> _Brief_
Extract every line where the string "bending" appears.

Stored items from a collection
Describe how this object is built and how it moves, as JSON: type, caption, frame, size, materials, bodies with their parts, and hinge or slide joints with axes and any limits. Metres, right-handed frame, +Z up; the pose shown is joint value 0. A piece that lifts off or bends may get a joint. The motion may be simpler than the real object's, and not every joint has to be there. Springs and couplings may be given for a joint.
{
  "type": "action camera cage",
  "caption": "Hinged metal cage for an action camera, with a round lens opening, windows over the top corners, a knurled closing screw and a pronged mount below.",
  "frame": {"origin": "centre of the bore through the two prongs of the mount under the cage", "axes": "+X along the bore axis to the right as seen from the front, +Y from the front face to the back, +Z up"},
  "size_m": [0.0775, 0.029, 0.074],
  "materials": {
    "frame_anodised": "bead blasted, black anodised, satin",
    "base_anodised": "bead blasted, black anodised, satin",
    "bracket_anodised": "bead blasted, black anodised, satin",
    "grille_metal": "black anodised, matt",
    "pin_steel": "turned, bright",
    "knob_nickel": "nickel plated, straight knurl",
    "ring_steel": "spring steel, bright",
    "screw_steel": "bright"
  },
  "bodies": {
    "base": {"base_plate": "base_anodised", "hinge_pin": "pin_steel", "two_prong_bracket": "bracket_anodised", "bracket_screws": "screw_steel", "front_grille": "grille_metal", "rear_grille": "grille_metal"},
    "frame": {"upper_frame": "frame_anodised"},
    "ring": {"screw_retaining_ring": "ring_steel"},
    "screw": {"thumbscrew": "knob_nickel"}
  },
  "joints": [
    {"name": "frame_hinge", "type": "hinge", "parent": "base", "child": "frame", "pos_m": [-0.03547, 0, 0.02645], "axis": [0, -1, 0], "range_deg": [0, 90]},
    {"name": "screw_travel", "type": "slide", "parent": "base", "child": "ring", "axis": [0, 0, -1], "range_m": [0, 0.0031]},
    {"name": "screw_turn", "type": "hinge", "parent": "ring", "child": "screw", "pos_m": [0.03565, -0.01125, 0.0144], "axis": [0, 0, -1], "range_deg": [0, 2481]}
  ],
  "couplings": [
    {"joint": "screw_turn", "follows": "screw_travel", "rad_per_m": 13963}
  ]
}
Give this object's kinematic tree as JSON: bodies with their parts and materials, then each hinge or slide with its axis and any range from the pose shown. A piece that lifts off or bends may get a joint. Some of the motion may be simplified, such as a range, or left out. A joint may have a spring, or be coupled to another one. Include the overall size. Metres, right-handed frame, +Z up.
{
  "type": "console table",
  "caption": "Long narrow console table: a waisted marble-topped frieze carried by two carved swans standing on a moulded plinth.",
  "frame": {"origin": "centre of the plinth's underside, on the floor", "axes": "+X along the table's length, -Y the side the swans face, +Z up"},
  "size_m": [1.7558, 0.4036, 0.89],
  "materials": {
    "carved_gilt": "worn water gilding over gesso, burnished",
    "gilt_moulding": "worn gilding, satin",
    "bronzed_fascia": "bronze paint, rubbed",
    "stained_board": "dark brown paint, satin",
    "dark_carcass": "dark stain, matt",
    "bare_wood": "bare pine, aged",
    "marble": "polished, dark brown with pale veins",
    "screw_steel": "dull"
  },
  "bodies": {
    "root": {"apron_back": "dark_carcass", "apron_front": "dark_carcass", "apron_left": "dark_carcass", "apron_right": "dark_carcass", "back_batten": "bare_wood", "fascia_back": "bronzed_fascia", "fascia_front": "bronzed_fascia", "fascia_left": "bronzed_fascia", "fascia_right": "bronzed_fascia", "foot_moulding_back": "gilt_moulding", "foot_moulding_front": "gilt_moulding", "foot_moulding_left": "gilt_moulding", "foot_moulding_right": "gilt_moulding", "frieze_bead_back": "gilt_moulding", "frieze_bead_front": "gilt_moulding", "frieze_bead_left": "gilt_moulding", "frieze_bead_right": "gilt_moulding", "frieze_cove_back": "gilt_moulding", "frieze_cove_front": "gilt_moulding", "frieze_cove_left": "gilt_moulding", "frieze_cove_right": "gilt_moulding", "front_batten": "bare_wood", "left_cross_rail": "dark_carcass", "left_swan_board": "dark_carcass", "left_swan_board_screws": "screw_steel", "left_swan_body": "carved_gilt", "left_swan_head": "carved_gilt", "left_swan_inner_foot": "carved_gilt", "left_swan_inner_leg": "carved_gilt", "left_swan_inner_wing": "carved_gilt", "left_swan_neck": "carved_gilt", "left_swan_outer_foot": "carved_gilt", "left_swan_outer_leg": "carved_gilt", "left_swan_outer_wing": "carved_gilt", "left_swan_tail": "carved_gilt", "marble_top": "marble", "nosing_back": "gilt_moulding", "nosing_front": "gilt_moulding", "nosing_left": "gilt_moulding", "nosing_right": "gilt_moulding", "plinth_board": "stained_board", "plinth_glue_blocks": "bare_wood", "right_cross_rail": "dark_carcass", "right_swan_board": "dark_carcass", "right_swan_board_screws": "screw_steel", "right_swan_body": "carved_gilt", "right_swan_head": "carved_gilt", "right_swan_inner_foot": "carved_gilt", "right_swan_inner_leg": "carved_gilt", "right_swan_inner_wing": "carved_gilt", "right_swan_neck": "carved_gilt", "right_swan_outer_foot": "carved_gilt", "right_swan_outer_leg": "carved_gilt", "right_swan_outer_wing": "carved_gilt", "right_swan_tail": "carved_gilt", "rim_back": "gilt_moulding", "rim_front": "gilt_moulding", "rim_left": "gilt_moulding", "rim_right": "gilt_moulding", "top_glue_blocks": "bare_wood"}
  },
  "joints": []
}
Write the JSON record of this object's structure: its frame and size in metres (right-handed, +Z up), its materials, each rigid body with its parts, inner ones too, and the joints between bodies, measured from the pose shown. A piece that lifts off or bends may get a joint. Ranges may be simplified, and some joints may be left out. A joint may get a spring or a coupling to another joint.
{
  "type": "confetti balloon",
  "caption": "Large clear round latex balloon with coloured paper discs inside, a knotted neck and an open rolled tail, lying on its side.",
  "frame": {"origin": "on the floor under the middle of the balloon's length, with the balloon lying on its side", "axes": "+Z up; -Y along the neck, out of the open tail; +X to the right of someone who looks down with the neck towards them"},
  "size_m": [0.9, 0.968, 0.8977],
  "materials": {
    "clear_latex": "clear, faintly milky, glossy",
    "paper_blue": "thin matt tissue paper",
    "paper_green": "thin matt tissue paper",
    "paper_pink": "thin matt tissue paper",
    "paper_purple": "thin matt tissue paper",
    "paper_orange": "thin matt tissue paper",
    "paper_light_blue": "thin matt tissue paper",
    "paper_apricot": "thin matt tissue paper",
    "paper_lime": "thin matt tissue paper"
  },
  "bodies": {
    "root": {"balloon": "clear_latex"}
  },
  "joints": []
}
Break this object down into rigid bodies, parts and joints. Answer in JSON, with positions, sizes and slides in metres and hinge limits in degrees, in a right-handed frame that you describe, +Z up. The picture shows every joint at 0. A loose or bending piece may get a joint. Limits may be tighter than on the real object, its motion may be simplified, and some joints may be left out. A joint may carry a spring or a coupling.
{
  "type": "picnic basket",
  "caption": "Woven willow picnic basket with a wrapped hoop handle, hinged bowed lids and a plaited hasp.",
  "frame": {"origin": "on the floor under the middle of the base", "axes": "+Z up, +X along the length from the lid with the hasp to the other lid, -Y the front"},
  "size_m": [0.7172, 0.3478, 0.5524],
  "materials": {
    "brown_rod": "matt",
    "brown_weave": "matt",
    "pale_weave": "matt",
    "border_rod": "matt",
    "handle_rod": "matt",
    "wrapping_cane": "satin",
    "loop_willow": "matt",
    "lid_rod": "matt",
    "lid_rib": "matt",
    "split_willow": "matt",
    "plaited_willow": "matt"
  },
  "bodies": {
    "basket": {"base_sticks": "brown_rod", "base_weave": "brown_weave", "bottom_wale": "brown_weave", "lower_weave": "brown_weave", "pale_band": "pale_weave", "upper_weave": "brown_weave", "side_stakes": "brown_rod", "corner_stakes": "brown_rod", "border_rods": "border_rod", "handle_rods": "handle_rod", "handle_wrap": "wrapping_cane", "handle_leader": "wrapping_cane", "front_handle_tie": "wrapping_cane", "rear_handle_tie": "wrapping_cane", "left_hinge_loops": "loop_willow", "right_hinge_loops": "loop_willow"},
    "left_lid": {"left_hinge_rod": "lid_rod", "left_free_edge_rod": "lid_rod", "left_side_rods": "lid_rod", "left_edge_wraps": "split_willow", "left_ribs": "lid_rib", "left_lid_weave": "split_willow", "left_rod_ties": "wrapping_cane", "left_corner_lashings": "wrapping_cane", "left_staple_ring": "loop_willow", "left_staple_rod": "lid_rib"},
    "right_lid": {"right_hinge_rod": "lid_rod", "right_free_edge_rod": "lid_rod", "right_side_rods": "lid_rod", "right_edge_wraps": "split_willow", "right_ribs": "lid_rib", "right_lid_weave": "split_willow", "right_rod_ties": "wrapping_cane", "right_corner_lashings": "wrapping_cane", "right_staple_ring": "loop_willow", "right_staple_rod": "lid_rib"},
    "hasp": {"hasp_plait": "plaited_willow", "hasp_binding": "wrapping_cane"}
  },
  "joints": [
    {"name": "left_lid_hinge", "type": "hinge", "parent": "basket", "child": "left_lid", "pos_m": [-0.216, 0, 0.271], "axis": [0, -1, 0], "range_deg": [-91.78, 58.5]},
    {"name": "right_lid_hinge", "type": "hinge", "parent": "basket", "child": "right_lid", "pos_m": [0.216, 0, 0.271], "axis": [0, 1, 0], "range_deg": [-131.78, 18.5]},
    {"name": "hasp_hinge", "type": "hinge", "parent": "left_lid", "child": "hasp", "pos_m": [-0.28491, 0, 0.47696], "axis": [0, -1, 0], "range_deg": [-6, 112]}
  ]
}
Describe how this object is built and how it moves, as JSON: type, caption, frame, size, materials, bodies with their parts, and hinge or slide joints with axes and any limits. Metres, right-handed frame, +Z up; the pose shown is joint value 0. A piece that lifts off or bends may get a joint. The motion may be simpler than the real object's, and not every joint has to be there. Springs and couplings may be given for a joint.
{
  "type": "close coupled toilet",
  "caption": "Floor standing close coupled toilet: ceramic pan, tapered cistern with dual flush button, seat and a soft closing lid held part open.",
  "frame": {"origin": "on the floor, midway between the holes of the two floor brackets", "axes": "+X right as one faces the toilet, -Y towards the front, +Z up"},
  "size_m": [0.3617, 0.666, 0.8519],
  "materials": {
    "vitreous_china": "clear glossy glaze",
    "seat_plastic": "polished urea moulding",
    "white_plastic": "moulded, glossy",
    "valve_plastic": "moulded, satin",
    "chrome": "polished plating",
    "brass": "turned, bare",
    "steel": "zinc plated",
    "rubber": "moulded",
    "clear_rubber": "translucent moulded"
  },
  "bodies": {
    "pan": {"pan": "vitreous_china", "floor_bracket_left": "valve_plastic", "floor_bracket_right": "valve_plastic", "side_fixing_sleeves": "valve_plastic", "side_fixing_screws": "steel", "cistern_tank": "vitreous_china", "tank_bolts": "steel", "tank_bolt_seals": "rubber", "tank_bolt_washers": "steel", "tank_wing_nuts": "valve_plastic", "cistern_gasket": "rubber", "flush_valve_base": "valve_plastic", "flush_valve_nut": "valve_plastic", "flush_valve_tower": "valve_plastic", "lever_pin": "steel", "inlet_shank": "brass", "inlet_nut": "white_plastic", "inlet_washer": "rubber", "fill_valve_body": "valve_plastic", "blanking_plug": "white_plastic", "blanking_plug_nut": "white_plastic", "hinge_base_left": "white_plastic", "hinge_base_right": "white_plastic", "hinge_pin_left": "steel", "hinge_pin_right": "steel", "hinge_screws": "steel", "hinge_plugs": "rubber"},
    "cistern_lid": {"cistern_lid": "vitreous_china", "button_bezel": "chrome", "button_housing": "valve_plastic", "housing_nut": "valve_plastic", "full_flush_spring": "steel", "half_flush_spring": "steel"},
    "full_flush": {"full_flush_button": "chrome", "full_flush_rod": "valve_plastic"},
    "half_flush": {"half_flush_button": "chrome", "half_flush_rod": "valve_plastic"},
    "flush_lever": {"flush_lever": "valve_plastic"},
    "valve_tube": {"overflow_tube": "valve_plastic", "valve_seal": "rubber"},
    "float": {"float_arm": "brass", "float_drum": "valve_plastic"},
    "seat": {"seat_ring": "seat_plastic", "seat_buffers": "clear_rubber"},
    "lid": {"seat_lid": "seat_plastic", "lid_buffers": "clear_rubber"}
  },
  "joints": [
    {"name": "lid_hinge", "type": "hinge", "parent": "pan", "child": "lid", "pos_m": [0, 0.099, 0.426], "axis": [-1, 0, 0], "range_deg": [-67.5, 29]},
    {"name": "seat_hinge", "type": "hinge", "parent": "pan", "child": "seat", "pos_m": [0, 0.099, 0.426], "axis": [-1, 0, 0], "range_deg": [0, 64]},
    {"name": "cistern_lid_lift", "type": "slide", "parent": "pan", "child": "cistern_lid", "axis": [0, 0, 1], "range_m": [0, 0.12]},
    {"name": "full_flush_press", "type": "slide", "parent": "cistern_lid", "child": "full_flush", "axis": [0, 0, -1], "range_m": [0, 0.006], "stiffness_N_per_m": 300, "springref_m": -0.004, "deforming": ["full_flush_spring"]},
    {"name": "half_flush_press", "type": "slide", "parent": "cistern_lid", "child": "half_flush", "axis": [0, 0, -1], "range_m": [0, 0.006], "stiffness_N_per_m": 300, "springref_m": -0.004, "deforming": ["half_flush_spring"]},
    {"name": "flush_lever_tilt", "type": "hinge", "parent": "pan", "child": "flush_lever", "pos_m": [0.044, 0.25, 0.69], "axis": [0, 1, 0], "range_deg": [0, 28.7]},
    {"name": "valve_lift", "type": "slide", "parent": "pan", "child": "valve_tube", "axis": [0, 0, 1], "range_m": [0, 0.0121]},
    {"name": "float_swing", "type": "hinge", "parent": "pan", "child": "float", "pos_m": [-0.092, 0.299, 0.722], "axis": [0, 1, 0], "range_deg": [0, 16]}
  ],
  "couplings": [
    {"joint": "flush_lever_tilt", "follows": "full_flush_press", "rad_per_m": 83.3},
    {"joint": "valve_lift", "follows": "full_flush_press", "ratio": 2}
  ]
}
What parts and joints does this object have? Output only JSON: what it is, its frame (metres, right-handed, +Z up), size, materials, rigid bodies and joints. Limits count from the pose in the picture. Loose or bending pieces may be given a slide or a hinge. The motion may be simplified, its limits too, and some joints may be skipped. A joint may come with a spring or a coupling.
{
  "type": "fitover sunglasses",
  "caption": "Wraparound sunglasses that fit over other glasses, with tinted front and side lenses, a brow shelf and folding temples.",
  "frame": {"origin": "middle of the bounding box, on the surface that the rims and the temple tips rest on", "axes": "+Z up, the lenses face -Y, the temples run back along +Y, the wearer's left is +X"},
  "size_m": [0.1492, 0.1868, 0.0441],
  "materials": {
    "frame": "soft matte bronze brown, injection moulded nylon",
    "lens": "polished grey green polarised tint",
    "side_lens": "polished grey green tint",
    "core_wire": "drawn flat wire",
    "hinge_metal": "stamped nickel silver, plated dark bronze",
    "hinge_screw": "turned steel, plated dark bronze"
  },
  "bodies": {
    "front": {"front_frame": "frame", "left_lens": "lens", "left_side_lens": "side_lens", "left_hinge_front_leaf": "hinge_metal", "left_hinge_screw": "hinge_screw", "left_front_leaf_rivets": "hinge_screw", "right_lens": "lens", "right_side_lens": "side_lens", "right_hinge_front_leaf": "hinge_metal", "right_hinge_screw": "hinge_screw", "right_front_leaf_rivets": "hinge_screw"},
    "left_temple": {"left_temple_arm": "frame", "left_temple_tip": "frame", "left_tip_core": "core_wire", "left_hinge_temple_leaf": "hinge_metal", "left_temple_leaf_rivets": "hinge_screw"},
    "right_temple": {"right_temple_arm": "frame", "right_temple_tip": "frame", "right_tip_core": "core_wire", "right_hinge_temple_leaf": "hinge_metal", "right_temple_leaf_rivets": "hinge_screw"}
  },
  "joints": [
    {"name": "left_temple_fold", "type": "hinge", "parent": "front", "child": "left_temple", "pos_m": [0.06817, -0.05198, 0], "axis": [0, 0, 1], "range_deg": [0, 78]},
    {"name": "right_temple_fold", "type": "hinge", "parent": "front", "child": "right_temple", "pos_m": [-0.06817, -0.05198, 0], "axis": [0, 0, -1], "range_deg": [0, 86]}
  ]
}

> _Reply to the task_
Break this object down into rigid bodies, parts and joints. Answer in JSON, with positions, sizes and slides in metres and hinge limits in degrees, in a right-handed frame that you describe, +Z up. The picture shows every joint at 0. A loose or bending piece may get a joint. Limits may be tighter than on the real object, its motion may be simplified, and some joints may be left out. A joint may carry a spring or a coupling.
What parts and joints does this object have? Output only JSON: what it is, its frame (metres, right-handed, +Z up), size, materials, rigid bodies and joints. Limits count from the pose in the picture. Loose or bending pieces may be given a slide or a hinge. The motion may be simplified, its limits too, and some joints may be skipped. A joint may come with a spring or a coupling.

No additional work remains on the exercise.